■ THE PROBLEM: Copy exactly the lines from the one containing "Model this object" to the one containing "LEFT_TWIST = 48.0", both lines included, and nothing else.

■ DATA FOR THIS TASK:
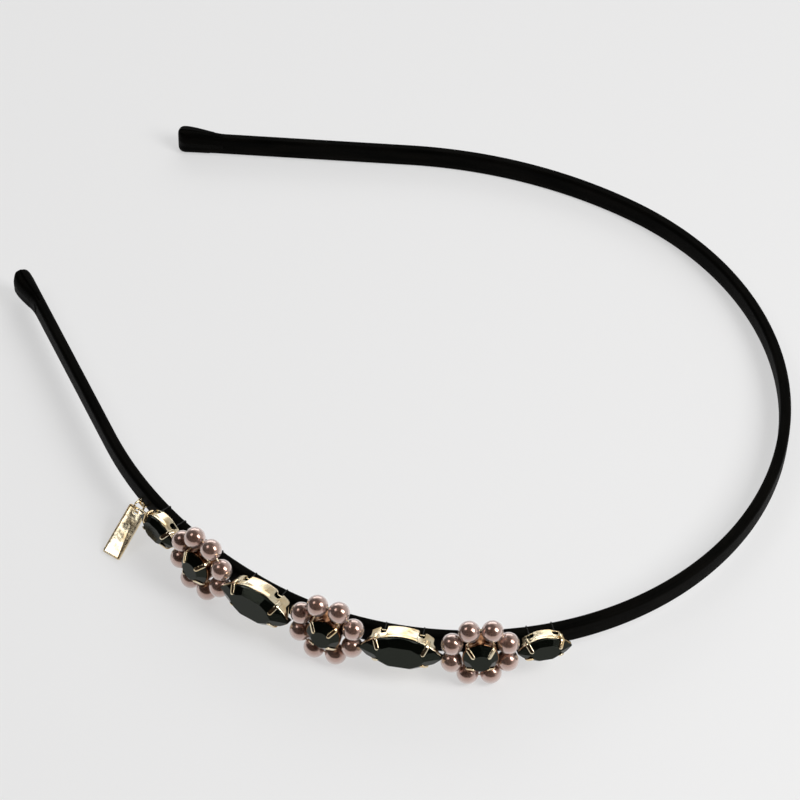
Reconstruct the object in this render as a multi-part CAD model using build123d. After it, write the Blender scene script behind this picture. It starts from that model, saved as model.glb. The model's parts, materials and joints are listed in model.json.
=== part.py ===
from build123d import *
import os
from math import asin, atan2, cos, degrees, hypot, pi, radians, sin, sqrt, tan

# A ribbon-wrapped headband lying on its edge, with a row of four navette stones and three
# pearl flowers on the outside of its left arm, and a small plain tag on a jump ring.
# Millimetres. The band is drawn in its own plane first: the crown's centre is the origin,
# the tips point along +Y, the band's width runs along Z. It is then laid on a table.

# ---- band ----
crown_radius = 62.6
side_radius = 89.3
side_angle = 31.0
arm_length = 48.2
band_thickness = 2.2
band_width = 4.4
band_edge_radius = 0.6
ribbon_thickness = 0.4
core_short = 2.5
ribbon_short = 0.9
cap_length = 9.5
cap_wall = 0.1
cap_tip_radius = 1.85
cap_tip_width = 5.5
cap_corner_radius = 1.0
cap_edge_radius = 0.6
cap_stations = [0.1, 0.3, 0.6, 1.0, 1.85, 3.0, 4.2, 5.4, 6.6, 8.0, cap_length]

# ---- row of ornaments on the left arm ----
middle_flower_station = 84.3
flower_pitch = 26.7
end_navette_offset = 11.0
ornament_lean = 7.0
ornament_rise = 0.3
seat_height = 1.4

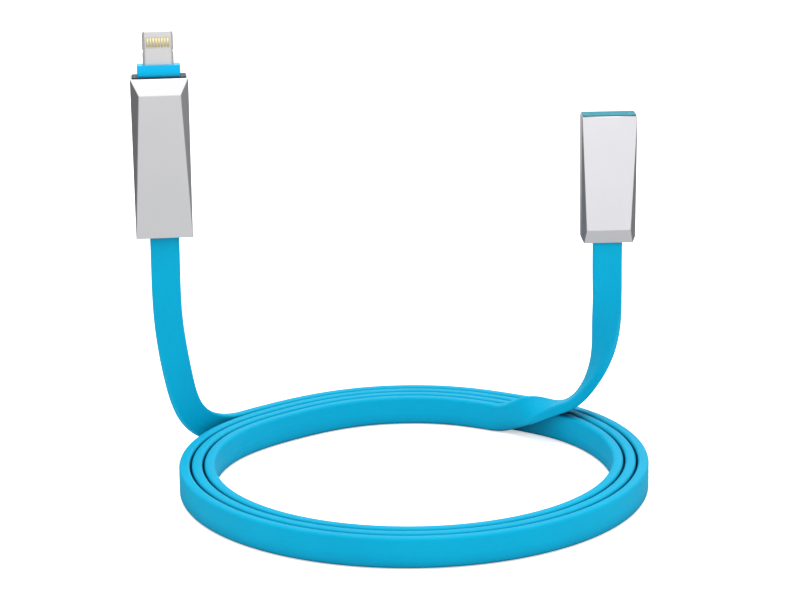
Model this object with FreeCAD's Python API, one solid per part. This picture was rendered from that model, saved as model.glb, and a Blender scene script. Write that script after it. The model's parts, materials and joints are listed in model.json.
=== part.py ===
import FreeCAD, Part
import math
import os

# A flat charging cable, coiled on edge on a table, with both ends standing up.
# Millimetres and degrees. The origin is on the table at the middle of the coil,
# +Z is up, and the faces of both connectors look roughly towards -Y.
#
# One ribbon runs from the left connector down to the outermost turn, clockwise
# round the coil to the innermost turn, over the other turns and up to the right
# connector. It holds four insulated wires side by side. The ribbon and its wires
# are cut where they flex, so each stretch is its own set of solids.

V = FreeCAD.Vector
UP = V(0, 0, 1)
BACK = V(0, 1, 0)

# --- ribbon and wires ---
RIBBON_WIDTH = 6.4
RIBBON_THICK = 2.33
RIBBON_ROUND = 0.6
TUNNEL_WIDTH = 5.3
TUNNEL_THICK = 1.26
TUNNEL_ROUND = 0.5
WIRE_PITCH = 1.28
WIRE_PLACES = (-1.5, -0.5, 0.5, 1.5)
INSULATION_RADIUS = 0.56
INSULATION_BORE = 0.34
CORE_RADIUS = 0.3
FLEX_GAP = 1.6

# --- coil ---
COIL_START = 131.0
COIL_TURNED = 3 * 360 + 69.0
COIL_OUTER = 51.27
COIL_PITCH = 2.725
# Where the turns are pressed a little flat: direction, spread and depth.
COIL_FLATS = ((130.0, 22.0, 1.7), (60.0, 16.0, 1.3))
FIRST_PEEL = 88.0
SECOND_PEEL = 178.0
COIL_STEP = 12.0
# The turns are drawn in finer steps where they run out into a riser.
COIL_RUN_OUT = 36.0
RUN_OUT_STEP = 3.0

# --- left riser: straight off the coil, a bend on edge, then up ---
LEFT_STRAIGHT = 9.5
LEFT_BEND = 15.5
LEFT_WAIST = V(-53.3, 19.8, 33.0)
LEFT_EXIT = V(-53.25, 17.7, 52.05)
LEFT_YAW = 6.0
LEFT_TWIST_FROM = 6.0
LEFT_TWIST_TO = 36.0
LEFT_HINGE = 36.0
LEFT_TWIST = 48.0

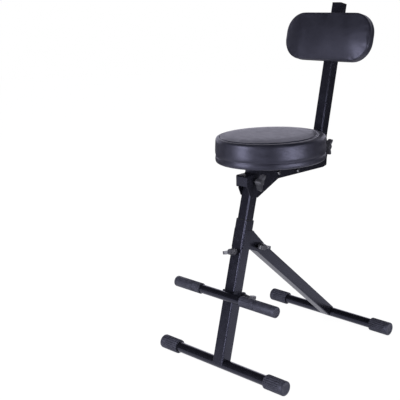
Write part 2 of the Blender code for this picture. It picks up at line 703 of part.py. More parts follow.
def seat_post(looks, stool):
    """The inner tube with its two support plates, the spacer between them and the bolt that locks the seat."""
    joint = pivot("post_joint", ORIGIN, stool)
    tilt = pivot("post_axis", ORIGIN, joint, -COLUMN_LEAN)
    tube = square_tube(
        "inner_tube", INNER_HALF, INNER_WALL, INNER_CORNER_RADIUS, INNER_TOP - INNER_LENGTH, INNER_TOP,
        looks["satin"], tilt)
    cross_drill(tube, [(-SEAT_LOCK_AHEAD, INNER_TOP - SEAT_LOCK_BELOW)], INNER_HALF, tilt)
    front = SEAT_PIVOT.x - CHANNEL_FRONT_AHEAD + CHANNEL_THICKNESS + SUPPORT_FRONT_SETBACK
    chin = SEAT_PIVOT.y - SUPPORT_CHIN_DROP
    top = SEAT_PIVOT.y + SUPPORT_FRONT_RISE
    bottom = INNER_TOP - SUPPORT_GRIP
    foot = [on_column(-INNER_HALF, bottom), on_column(INNER_HALF, bottom)]
    nose = arc(SEAT_PIVOT, SUPPORT_NOSE_RADIUS, SUPPORT_NOSE_START, math.pi / 2, 10)
    steps = 3
    corners = [Vector((front, top)), Vector((front, chin)), *foot, nose[0]]
    outline = rounded(corners, SUPPORT_CORNER_RADIUS, steps)[:-steps - 1]
    for side, word in ((1, "left"), (-1, "right")):
        low, high = sorted((side * SUPPORT_INNER_X, side * SUPPORT_OUTER_X))
        plate = prism(f"support_plate_{word}", outline + nose, low, high, looks["satin"], joint)
        cross_drill(plate, [SEAT_PIVOT, SEAT_LOCK], SUPPORT_OUTER_X, joint)
    end = SUPPORT_INNER_X - GAP
    collar("seat_spacer", SPACER_RADIUS, BOLT_HOLE, -end, end, looks["zinc"], joint, centre=(0, *SEAT_PIVOT))
    bolt("seat_lock_bolt", CHANNEL_OUTER_X, looks["zinc"], joint, SEAT_LOCK, -1, KNOB_STANDOFF + KNOB_BOLT_REACH)
    side_knob("seat_knob", looks, joint, CHANNEL_OUTER_X + KNOB_STANDOFF, SEAT_LOCK, SEAT_KNOB_TURN)


def channel_side():
    """The side plate's outline: skirt, tail round the backrest's pivot, shoulder and roof line."""
    tail = [
        (BACK_PIVOT_BEHIND + TAIL_REACH * reach_share, BACK_PIVOT_ABOVE + TAIL_RISE * rise_share)
        for reach_share, rise_share in TAIL_SHARES
    ]
    step = CHANNEL_STEP_LENGTH - CHANNEL_FRONT_AHEAD
    corners = [
        (step, CHANNEL_TOP),
        (step, CHANNEL_STEP_RISE),
        (-CHANNEL_FRONT_AHEAD, CHANNEL_STEP_RISE),
        (-CHANNEL_FRONT_AHEAD, -CHANNEL_CHIN_DROP),
        (0, -CHANNEL_SKIRT_DROP),
        *tail,
        (BACK_PIVOT_BEHIND - TAIL_SHOULDER_AHEAD, CHANNEL_TOP),
    ]
    return rounded(corners, CHANNEL_CORNER_RADIUS, 3)


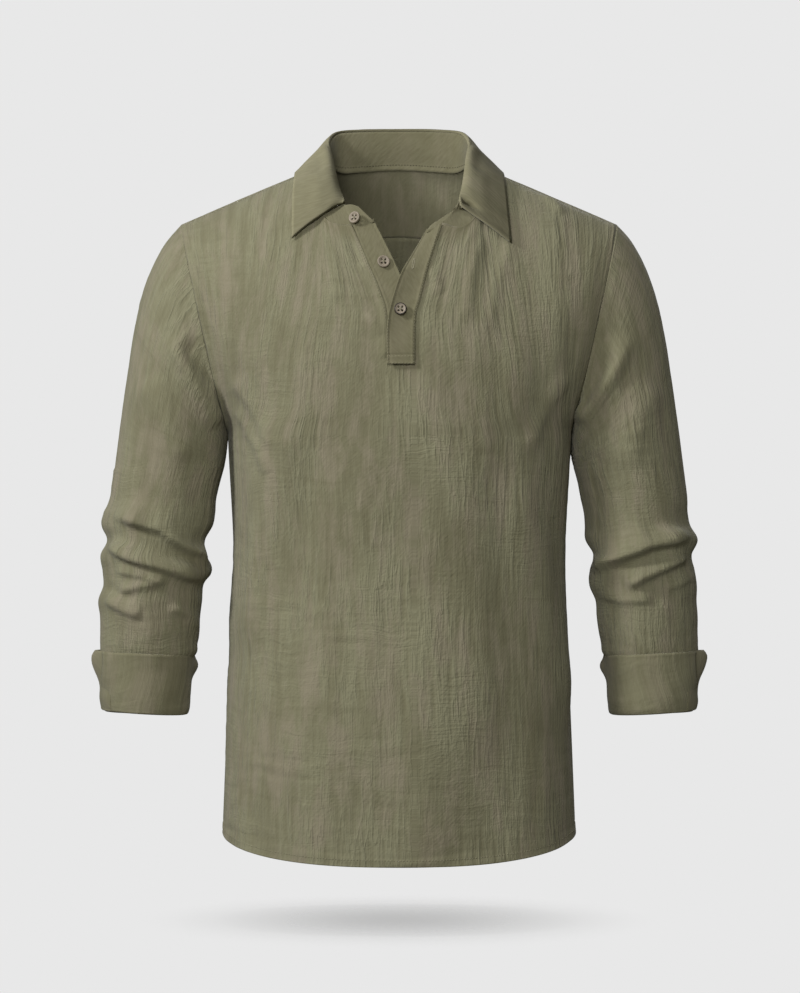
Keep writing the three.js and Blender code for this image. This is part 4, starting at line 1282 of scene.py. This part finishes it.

■ TASK RESPONSE:
Model this object with FreeCAD's Python API, one solid per part. This picture was rendered from that model, saved as model.glb, and a Blender scene script. Write that script after it. The model's parts, materials and joints are listed in model.json.
=== part.py ===
import FreeCAD, Part
import math
import os

# A flat charging cable, coiled on edge on a table, with both ends standing up.
# Millimetres and degrees. The origin is on the table at the middle of the coil,
# +Z is up, and the faces of both connectors look roughly towards -Y.
#
# One ribbon runs from the left connector down to the outermost turn, clockwise
# round the coil to the innermost turn, over the other turns and up to the right
# connector. It holds four insulated wires side by side. The ribbon and its wires
# are cut where they flex, so each stretch is its own set of solids.

V = FreeCAD.Vector
UP = V(0, 0, 1)
BACK = V(0, 1, 0)

# --- ribbon and wires ---
RIBBON_WIDTH = 6.4
RIBBON_THICK = 2.33
RIBBON_ROUND = 0.6
TUNNEL_WIDTH = 5.3
TUNNEL_THICK = 1.26
TUNNEL_ROUND = 0.5
WIRE_PITCH = 1.28
WIRE_PLACES = (-1.5, -0.5, 0.5, 1.5)
INSULATION_RADIUS = 0.56
INSULATION_BORE = 0.34
CORE_RADIUS = 0.3
FLEX_GAP = 1.6

# --- coil ---
COIL_START = 131.0
COIL_TURNED = 3 * 360 + 69.0
COIL_OUTER = 51.27
COIL_PITCH = 2.725
# Where the turns are pressed a little flat: direction, spread and depth.
COIL_FLATS = ((130.0, 22.0, 1.7), (60.0, 16.0, 1.3))
FIRST_PEEL = 88.0
SECOND_PEEL = 178.0
COIL_STEP = 12.0
# The turns are drawn in finer steps where they run out into a riser.
COIL_RUN_OUT = 36.0
RUN_OUT_STEP = 3.0

# --- left riser: straight off the coil, a bend on edge, then up ---
LEFT_STRAIGHT = 9.5
LEFT_BEND = 15.5
LEFT_WAIST = V(-53.3, 19.8, 33.0)
LEFT_EXIT = V(-53.25, 17.7, 52.05)
LEFT_YAW = 6.0
LEFT_TWIST_FROM = 6.0
LEFT_TWIST_TO = 36.0
LEFT_HINGE = 36.0
LEFT_TWIST = 48.0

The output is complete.